Raintree County
- First edition cover
- Author: Ross Lockridge Jr.
- Illustrator: John V. Morris
- Cover artist: Ross Lockridge Jr.
- Language: English
- Genre: Historical fiction
- Set in: Raintree County, Indiana (fictional), mid to late 19th century
- Publisher: Houghton Mifflin
- Publication date: January 5th, 1948
- Publication place: United States
- Media type: Print
- Pages: 1066
- Awards: MGM Book of the Year Award
- Dewey Decimal: 813.54

= Raintree County (novel) =

Book by Ross Lockridge Jr.

Raintree County is a novel by Ross Lockridge Jr. published in 1948. It tells the story of a small-town Midwestern teacher and poet named John Shawnessy, who, in his younger days before his service as a Union soldier in the Civil War, met and married a beautiful Southern belle; however, her emotional instability leads to the destruction of their marriage.

==Structure==

Map of Raintree County by illustrator John V. Morris, based on author's sketch

The novel, set in fictional Raintree County, Indiana, is essentially in two parts; before the Civil War and after. It spans the 19th century history of the United States, from the pre-Civil War westward expansion, to the debate over slavery, to the Civil War, to the Industrial Revolution and the Labor Movement which followed. The book is often surreal, with dream sequences, flashbacks and departures from the linear narrative. It has been described as an effort to mythologize the history of America, which to a great degree it succeeds in doing through the eyes and the commentary of John Shawnessy. For example, a number of turning points in John's life seem to coincide with Fourth of July celebrations.
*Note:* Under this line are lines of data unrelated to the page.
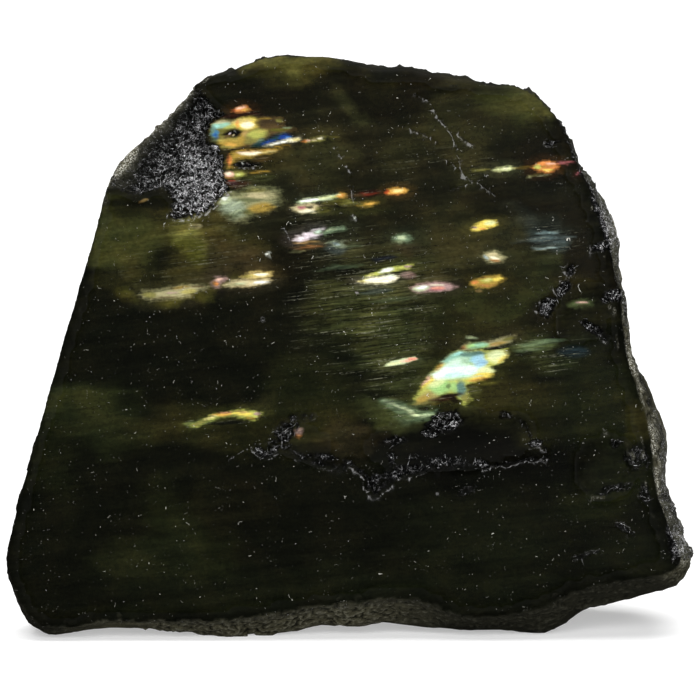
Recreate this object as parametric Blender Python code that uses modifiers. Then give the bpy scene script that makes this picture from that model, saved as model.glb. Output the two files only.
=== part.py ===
"""A rough chunk of labradorite standing on its broad foot, as one closed solid.

The stone has one flat cleaved face, which leans back a little, and broken sides, a broken back and a
broken underside. It is modelled in the frame of that face (u across, d back into the stone, v up the
face, all in millimetres), then set upright in metres: +Z up, the cleaved face towards -Y.

The order of the work is the order in which the real stone got its shape: a block is lofted through
its outlines, big fractures trim its back, its skin is roughened, the front is cleaved flat, scars are
chipped out of it, and its foot is worn flat where it stands.
"""

import math

import bmesh
import bpy
from mathutils import Matrix, Vector, noise

MM = 0.001

# Driving dimensions, in millimetres and degrees. MIDDLE is where the origin lies once the face has
# been leaned back: across from the face frame's zero, behind it, and below it, on the floor.
FACE_LEAN = 8.0
DEPTH_AT_FOOT = 42.0
DEPTH_AT_TOP = 22.0
HEIGHT = 84.0
SIDE_SLANT = 15.5
MIDDLE = (0.3, 20.7, -0.7)

# The broken skin: its mesh size, and the height and spacing of its swells, facets and ledges.
SKIN_GRAIN = 2.3
SWELLS = (1.0, 17.0)
FACETS = (1.2, 9.0)
LEDGES = (0.35, (26.0, 9.0, 7.0))
FACET_SEED = Vector((7.3, 1.9, 4.2))
MEAN_FACET = 0.35
MEAN_LEDGE = 1.1
LEFT_CORNER = (-50.0, 10.0)

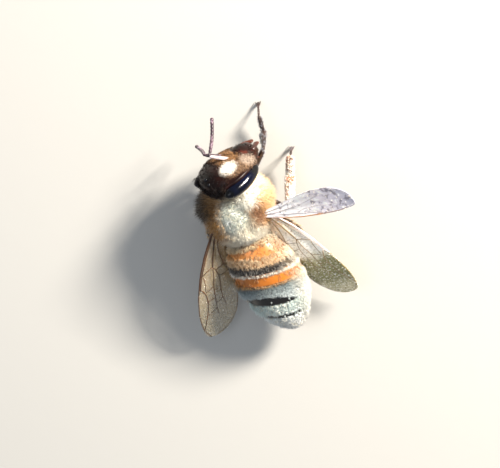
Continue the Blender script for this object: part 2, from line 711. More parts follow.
def buildVeins(name):
    parts = []
    for width, stops in (foreVeins if "fore" in name else hindVeins):
        stops = np.array(stops)
        spans = np.diff(stops, axis=0) * (veinShape["aspect"], 1)
        reach = np.concatenate([[0], np.cumsum(np.hypot(*spans.T))])
        steps = np.linspace(0, reach[-1], max(veinShape["least"], int(reach[-1] * veinShape["steps"])))
        part, across = (np.interp(steps, reach, column) for column in stops.T)
        for _ in range(2):                                  # soften the corners
            part[1:-1] = (part[:-2] + 2 * part[1:-1] + part[2:]) / 4
            across[1:-1] = (across[:-2] + 2 * across[1:-1] + across[2:]) / 4
        path = [Vector(point) for point in wingPoint(wings[name], np.clip(part, 0.004, 0.996), across)]
        flat = (path[-1] - path[0]).orthogonal()
        thin = [width * (1 - veinShape["taper"] * stop) for stop in np.clip(part, 0, 1)]
        parts.append(tube("vein", ovalRings(path, thin, thin, flat), veinShape["sides"], 0))
    return joined(name + "_veins", parts)


# Legs.

legShape = dict(                                            # half widths, and how flat the lower leg is
    fore=dict(femur=0.25, tibia=0.28, basitarsus=0.17, tarsus=0.085, flat=0.75),
    mid=dict(femur=0.27, tibia=0.27, basitarsus=0.20, tarsus=0.09, flat=0.75),
    hind=dict(femur=0.27, tibia=0.46, basitarsus=0.40, tarsus=0.10, flat=0.42))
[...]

John, or 'Johnny', as he was called before The War, is a lover of literature, and is influenced by three separate cultural icons: the concept of becoming a Hero, in the sense of the legendary figures of ancient Greece; Nathaniel Hawthorne's "The Great Stone Face", in which legend predicts that a great man will appear whose face is identical to the natural stone face which, in the Hawthorne story, is a local landmark; and finally, the quest to find the legendary Golden Raintree, for which the county was named, and which was supposedly planted somewhere in the county by John Chapman, or Johnny Appleseed as he was more commonly known. Johnny Shawnessy tends to view the events of his life through the prism of one or more of these contexts, and to draw parallels to these legends, frequently with considerable justification.

On Johnny's return from the war, he learns that he has been reported as killed in action, and that the love of his life, believing him dead, has married his longtime friend and rival, and has died in childbirth.

John, as he is now known, has to set about building a new life. He becomes a teacher, runs unsuccessfully for political office, moves briefly to New York to try to become a playwright, and finally comes back home to Indiana, where he remarries. Although he finds contentment in his marriage, he encounters various other personal difficulties, and is a first-hand observer to a number of historical turning points.

It is a long novel, around 400,000 words. Most editions run to about 1000 pages.

The fictional town of Waycross was based on Straughn, Indiana and the fictional Raintree County was based on Henry County, Indiana.

==The film==

The novel was made into a 1957 film starring Montgomery Clift, Elizabeth Taylor, Eva Marie Saint, Nigel Patrick, Lee Marvin, Rod Taylor and Agnes Moorehead. It was adapted by Millard Kaufman and directed by Edward Dmytryk.
The film varies significantly in content from the novel.